What’s really good about Vinyl? Sets, costumes, the arrangement and behavior of extras. Elements of the mise-en-scène, as we say in France. You may want to see New York City in 1973. I did, and when I watched Vinyl I got what I wanted. For one thing, the scenes feel like confirmation of what anybody who leafs through rock books has always suspected: the people in the photographs looked like idiots. The costumes people put on for a show or even the office, the feathers and floppy hats and rambunctious lapels, were bedraggled and forlorn. Trapped between the muttonchops were the usual dumb schmuck faces we all have to live with. That feels real to me. I had trouble looking away just because I felt like I was there, and that’s one of the best feelings a movie or TV drama can give you.

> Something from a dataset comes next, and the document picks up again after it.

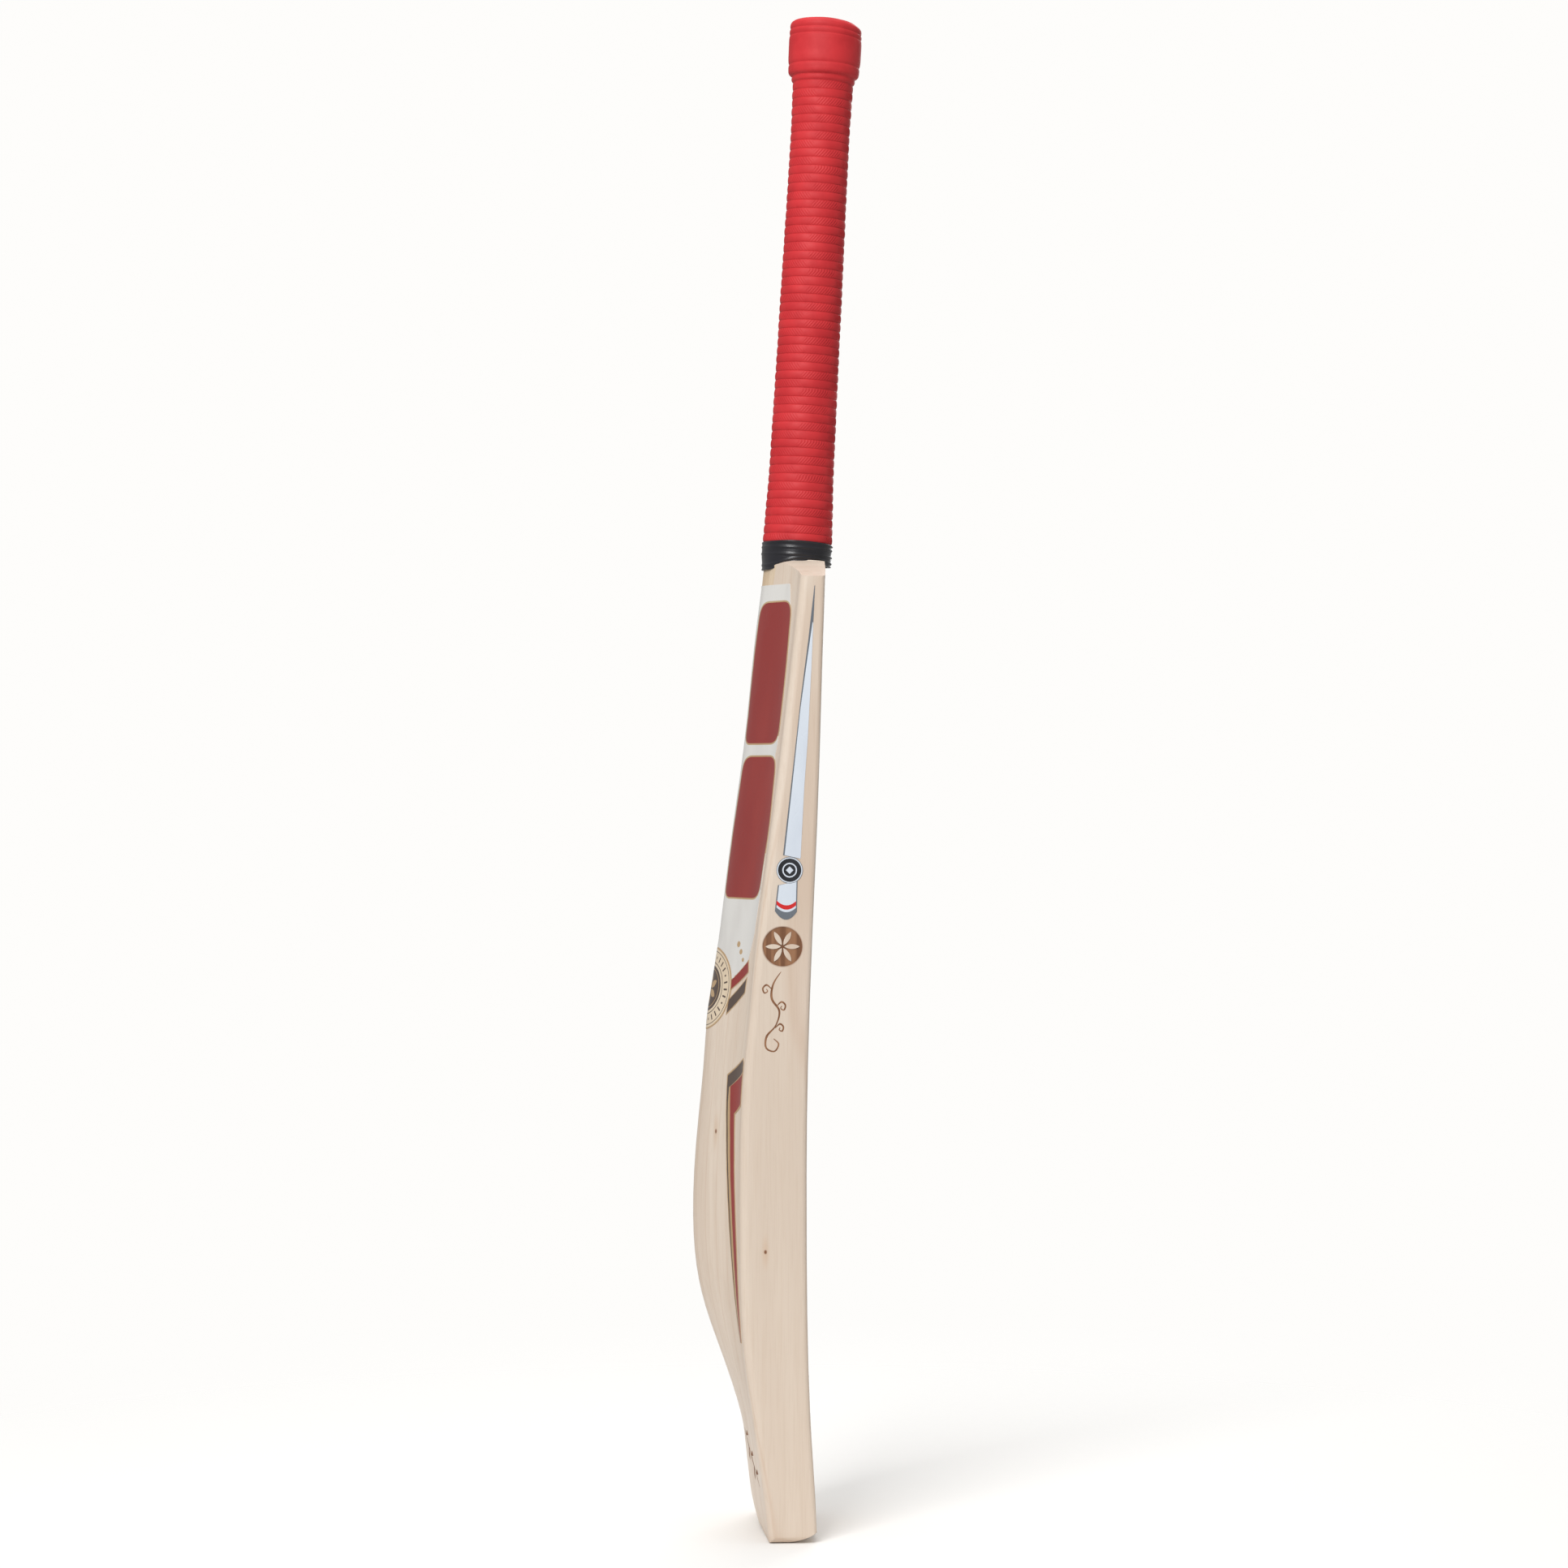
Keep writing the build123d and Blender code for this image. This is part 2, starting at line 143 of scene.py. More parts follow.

On the other hand, the script suffers from a bad case of wanders and the story is centered around the dullest aspect of the era it covers. The early- to mid-1970s was many interesting things, but it was also the period when aging young men began to moon over rock music and its lost destiny. Wealthy Britons released product with “rock” or, worse, “rock and roll” in the title (“Long Live Rock,” “Rock and Roll,” “It’s Only Rock and Roll,” “Rock ‘n’ Roll”). Witless fans were hectored about their indifference toward the rootsy black blues men who never made a ton or banged groupies. Fellows with typewriters and saggy jeans hammered out pieces explaining why joyous adolescent noise (and similar phrases) was so good and how now it was all gone. Maybe bubblegum was the answer, said some daring souls. Maybe more pythons and spangled ladders for the stage shows. Maybe listening attentively to the fly-in-a-matchbox sound produced by Robert Johnson recordings. Maybe enduring the assault of toothless, spavined yobs who kept their solos short and jagged. Turned out that last one did the trick, at least for a while.

Vinyl’s hero (Bobby Cannavale, and he’s fine) has been designed as a man of his era. The boss of American Century Records sold out a rootsy black blues man to get where he is. But he’s not going to stay there unless he gets hip to a boss new sound, and we all know what that is. His company’s sandwich girl and drug runner (Juno Temple) discovers a group of Brit proto-punks called the Nasty Bits. Apparently something will come of this. Meanwhile, the boss’ wife (Olivia Wilde) acts like a wife on a TV show: she looks after the kids and scolds him about getting swacked. The boss’ sidemen (Ray Romano and P.J. Byrne, both funny) drip sleaze from their sideburns.

Eventually everybody will find their way to the true sound, the righteous noise of revivified rock. In effect this means that you, the viewer, have to keep reminding yourself of how great Joe Strummer and Mick Jones would be in the late-70s and early-80s. That’s the recipe for enjoying Vinyl: look at the costumes, ignore the dialogue, and think of the Clash.